# Please HElp??Doc thinks I have endo, I think IBS



## steph3g (Feb 25, 2002)

After complaining of pain after Bowel Movements, and during sex. Plus frequent bouts of gas and bloating. my doctor wants to perform laparascopy and hysterascopy. I've only had 1 abnormal period in the past four months. Thats when I started having periods again. I've either been pregnant or breastfeeding for the past 7 years. No problems with convceiving I guess







Does anyone have these sympoms with IBS or Endo. Any input will be appreciated.


----------



## CaseyL (Jul 23, 2001)

Steph - I have every symptom that you mentioned and I have been diagnosed with IBS and endometriosis. I had both laparoscopy and hysteroscopy done in Nov. '01 for infertility plus the symptoms you mentioned. They found Stage III endometriosis and removed a fibroid. I was diagnosed with IBS about 15 years ago. My drs suspected endo for years and it wasn't until I couldn't get pregnant that they decided to pursue a diagnosis. I think my symptoms are a combination of IBS and endo. My infertility dr said that endometriosis can cause IBS symptoms.I've never heard of anyone else (besides me) who had pain after b.m.'s. This occurs during the week or so before my period. How about yours? Casey


----------



## steph3g (Feb 25, 2002)

Yes the pain is more during the pms time but I sometimes have it all the time. How bad was the laparoscopy for you? 2 incisions or 1? I just wondered also why his first thought was endo and not ibs. i've never before been diagnosed with either. also, during my last two pregnancies my uterus was tilted back very much, making it difficult for doc's to check the cervix. Do you know if that is just an endo symptom or is it ibs also?


----------



## CaseyL (Jul 23, 2001)

I have two incisions from the lap, one in my belly button and one about 3 inches below it. It wasn't too bad. I was uncomfortable for about a week. I haven't heard of a tilted uterus being a symptom of endo.

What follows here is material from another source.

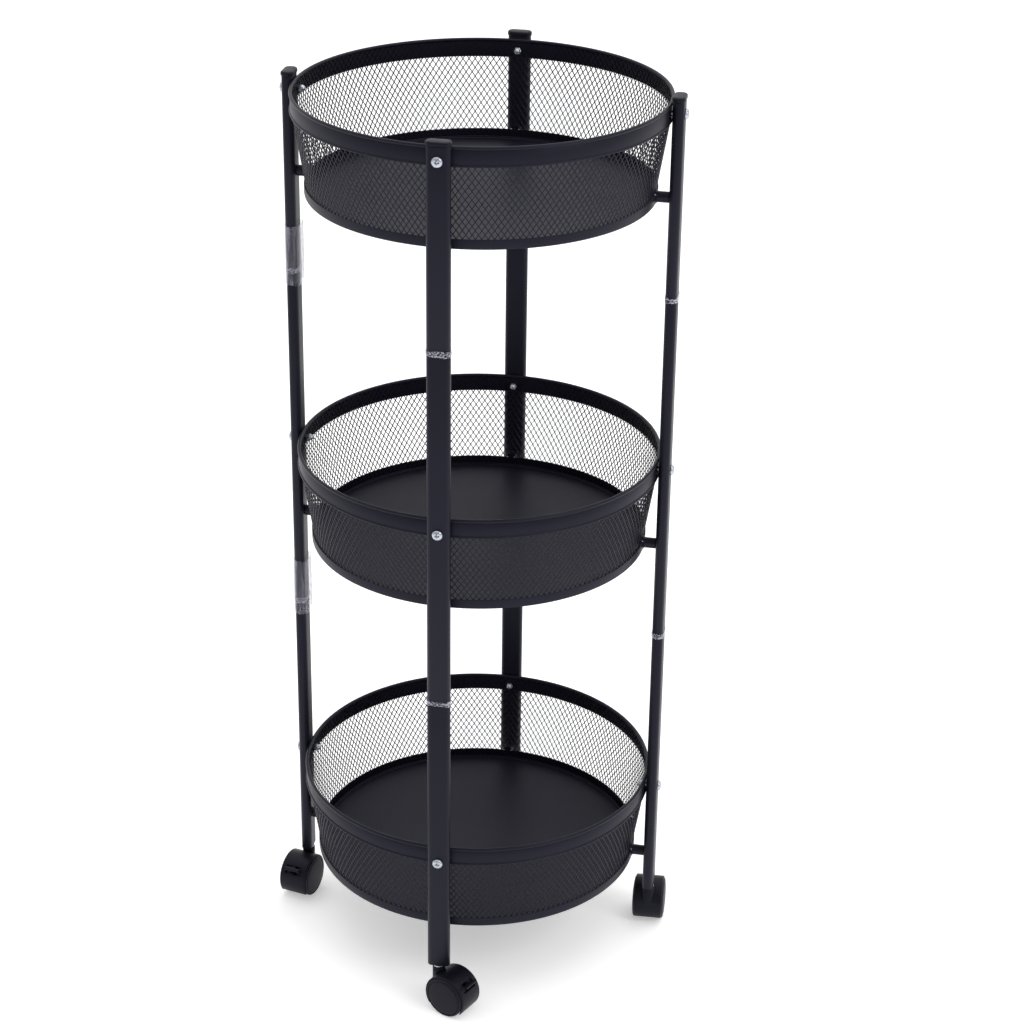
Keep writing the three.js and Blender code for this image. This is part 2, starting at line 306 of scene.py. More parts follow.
def zinc_plate():
    """Bright zinc plate with fine turning marks and a slightly dulled film."""
    base = colours().zinc
    finish = Finish("zinc_plate", base, 0.28, metallic=1)
    film = finish.noise(400, 3)
    marks = finish.noise(60, 1, finish.stretched((18, 18, 140)))
    finish.set("Base Color", finish.tone(film, scaled(base, 0.8), base))
    finish.set("Roughness", film * 0.16 + marks * 0.1 + 0.16)
    finish.bump(marks, 0.02 * MM, 0.4)
    return finish.material


def clear_film(name, streak, scale, cover):
    """Thin clear plastic: almost unseen face on, with a painted reflection whitening its edges and
    painted glints where it is creased.
    """
    finish = Finish(name, colours().film, 0.16, Specular_IOR_Level=0.6)
    creases_and_glints = finish.noise(scale, 2, finish.stretched(streak))
    # painted glints: thin bands where the crease noise peaks are made more opaque, so whiter, standing
    # in for highlights on the crinkled film; cover sets how bright these painted glints are
    painted_glint_lines = finish.node("ShaderNodeValToRGB", {"stops": ((0.52, 0), (0.57, 1), (0.62, 0), (0.72, 1))}, {
        "Fac": creases_and_glints}, output="Color")
    # painted reflection: the film turns more opaque, so whiter, towards its silhouette
    edge = finish.node("ShaderNodeLayerWeight", None, {"Blend": 0.32}, output="Facing")
    # opacity is the painted glints times cover, plus the painted edge reflection, plus a faint base
    finish.set("Alpha", (painted_glint_lines * cover + edge * 0.36 + 0.02).math("MINIMUM", 0.95))
    # the same crease noise also gives the film real roughness and bumps
    finish.set("Roughness", creases_and_glints * 0.2 + 0.06)
    finish.bump(creases_and_glints, 0.5 * MM, 0.5)
    return finish.material


FINISHES = {
    "powder_coat": powder_coat,
    "mesh_coat": lambda: powder_coat("mesh_coat", 0.46),
    "cap_plastic": lambda: moulding("cap_plastic", 0.38),
    "caster_plastic": lambda: moulding("caster_plastic", 0.42),
    "wheel_plastic": lambda: moulding("wheel_plastic", 0.46),
    "zinc": zinc_plate,
    # both clear finishes paint glints and an edge reflection into their opacity; the last number sets
    # how strong the painted glints are, strongest on the rings
    "clear_plastic": lambda: clear_film("clear_sleeve", (1, 1, 0.04), 420, 0.22),
    "clear_crease": lambda: clear_film("clear_crease", (1, 1, 1.6), 480, 0.7),
}


def finish_of(finish):
    """The material for one of the finishes above, made when it is first asked for."""
    key = f"cart {finish}"
    if key not in bpy.data.materials:
        FINISHES[finish]().name = key
    return bpy.data.materials[key]


# ---------- mesh building ----------

def arc(x, y, radius, start, end, steps):
    """Points on an arc about (x, y), from one angle in degrees to another."""
    turns = (math.radians(start + (end - start) * i / steps) for i in range(steps + 1))
    return [(x + radius * math.cos(t), y + radius * math.sin(t)) for t in turns]


def skin(bm, rows, wrapped=False, capped=False):
    """Joins rows of points, each row a closed ring. The last row may join the first, or both may
    be closed with a face. A row of one point is a pole."""
    made = [[bm.verts.new(point) for point in row] for row in rows]
    following = made[1:] + made[:1] if wrapped else made[1:]
    for low, high in zip(made, following):
        for i in range(max(len(low), len(high))):
            corners = []
            for row, k in ((low, i), (low, i + 1), (high, i + 1), (high, i)):
                vertex = row[k % len(row)]
                if vertex not in corners:
                    corners.append(vertex)
            bm.faces.new(corners)
    if capped:
        bm.faces.new(reversed(made[0]))
        bm.faces.new(made[-1])


def turned(outline, steps):
    """A bmesh of an outline of (radius, height) points turned about Z: an outline that starts
    and ends on the axis has poles there, and any other closes on itself."""
    bm = bmesh.new()
    spins = [2 * math.pi * i / steps for i in range(steps)]
    rows = [[(0, 0, z)] if r < TINY else [(r * math.cos(t), r * math.sin(t), z) for t in spins]
            for r, z in outline]
    skin(bm, rows, wrapped=outline[0][0] > TINY)
    return bm


def laid_along_x(bm, start=0.0, turn=90):
    """Lays a shape that was turned about Z along X, and moves it to where it starts."""
    bmesh.ops.rotate(bm, verts=bm.verts, matrix=Matrix.Rotation(math.radians(turn), 3, "Y"))
    bmesh.ops.translate(bm, verts=bm.verts, vec=(start, 0, 0))
    return bm


def to_mesh(bm, name, smooth_angle=35):
    """A mesh whose faces point outwards, smooth except over sharp edges."""
    bmesh.ops.remove_doubles(bm, verts=bm.verts, dist=TINY)
    bmesh.ops.recalc_face_normals(bm, faces=bm.faces)
    for face in bm.faces:
        face.smooth = True
    limit = math.radians(smooth_angle)
    for edge in bm.edges:
        edge.smooth = len(edge.link_faces) == 2 and edge.calc_face_angle() < limit
    mesh = bpy.data.meshes.new(name)
    bm.to_mesh(mesh)
    bm.free()
    return mesh


def solid(rows, name):
    """A mesh that joins rows of points and is closed at both ends."""
    bm = bmesh.new()
    skin(bm, rows, capped=True)
    return to_mesh(bm, name)


def linked(name, data):
    """An object for a mesh, a camera or a light, linked to the scene."""
    made = bpy.data.objects.new(name, data)
    bpy.context.scene.collection.objects.link(made)
    return made


def piece(name, mesh, slot, body=ROOT, replaces=(), finish=None):
    """Puts a finished mesh in the scene as one of the cart's pieces. Its finish is its slot's
    own unless another is named."""
    mesh.name = name
    mesh.materials.clear()
    mesh.materials.append(finish_of(finish or slot))
    made = linked(name, mesh)
    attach(made, body)
    if replaces:
        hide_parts(*replaces)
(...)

I know mine is very tilted forward though.


----------



## Toothgal21 (Feb 28, 2002)

My name is Casey and I am 20 years old. I just had a laparoscopy done a year ago, and had endometreosis removed. I also have just newly been diagnosed with IBS. If you have any questions about endo, feel free to ask away. It sucks and it is painfull. I am now trying out a new birth control to help the pain go away, Yasmin. talk to you later, and chat with me whenever.-Kc


----------



## *Luna* (Nov 19, 2001)

The same symptoms can be caused by endo or IBS. Some people are unlucky enough to have both. The last time I saw my gyn, he told me he'd seen many women who were diagnosed with "IBS" but he found out they had endo, and after that was treated the bowel symptoms went away.I'm familiar with laparoscopies, but what is a hysteroscopy?And where in the belly button do they put that incision? I have my belly button pierced, and wondered if I'd have a scar right by the piercing or what. I've never had a lap, but last time I was at the gyn he said "have we ever done a lap on you?" because I had so many symptoms that could be endo. We treated this last yr with continuous birth control pills (no placebos) and that helped the symtoms a lot. Now I can't believe it's already almost time for that dreaded appt again, so we'll see what he says about gyn/gi stuff next month.


----------



## CaseyL (Jul 23, 2001)

Luna - my lap scar is on the lower part of my belly button, in the middle. A hysteroscopy is a scope to look inside the uterus for any abnormalities. They found a fibroid on US that was removed by the hysteroscope and laser 4 months ago. I now have another fibroid and am having another hysteroscopy next Thursday. My dr told me that, unfortunately, my endo will never be gone completely, even after surgery. I'll always have it. Mine was pretty extensive and he removed as much as he could. I still have all of my symptoms that I had before surgery. I think the important thing is to diagnose it as early as possible. I had symptoms for 15 years and drs. speculated that I had it but never did anything about it until last year when I couldn't get pregnant. With all of the discomfort I go through all month long, between endo and IBS, I really didn't think the lap was all that bad. I'm used to discomfort in that area. Birth control pills helped my symptoms too when I was on them. Good luck with whatever you decide.Casey


----------



## *Luna* (Nov 19, 2001)

Thanks Casey.My doc is keeping an eye on this stuff. He specializes in endo and treating infertility, so I feel like I'm in good hands. Last time I was there, he did an impromptu intravaginal ultrasound, and didn't see any endo. I'm only 24, and from what I've read, it can be harder to see in younger women. But we will keep a close eye on it. My mom has endo, and belongs to a support group for those with it, and she knows many women who had difficulty conceiving because of it. And she wants grandchildren







so she had me into the doc to ask about endo when I was a teen since I had such bad cramps. Incidentally, my mom has NO trouble conceiving me (first try!) and took i think 2 months with my younger brother. I guess it's all about where the endo is growing, on whether it affects fertility, is my understanding.When I'm in to see the doc in less than a month, one of the things I plan on asking about is how possible endo might affect my fertility. I've watch some relatives struggle for years to have a baby (not all blood relatives) and don't want to wait, say, 5 years to start trying and then take another 5-10 to actually conceive. But we also don't want to start trying in 2 because of possible infertility probs and have no trouble conceiving and have a family much sooner than we'd prefer. If it happened by accident, we'd deal, but we don't want to stop taking precautions and have one too soon.BTW I have been on the pill for 5 years, but just continuously for the past 11 months. I stopped for a period tho, and am cramping right now







I love kids, but honestly, if I had to go without the pill and having super horrible cramps like I get without it, I don't know how long I could be off the pill to try and conceive. And I doubt they'd give me much stronger painkillers for the cramps.


----------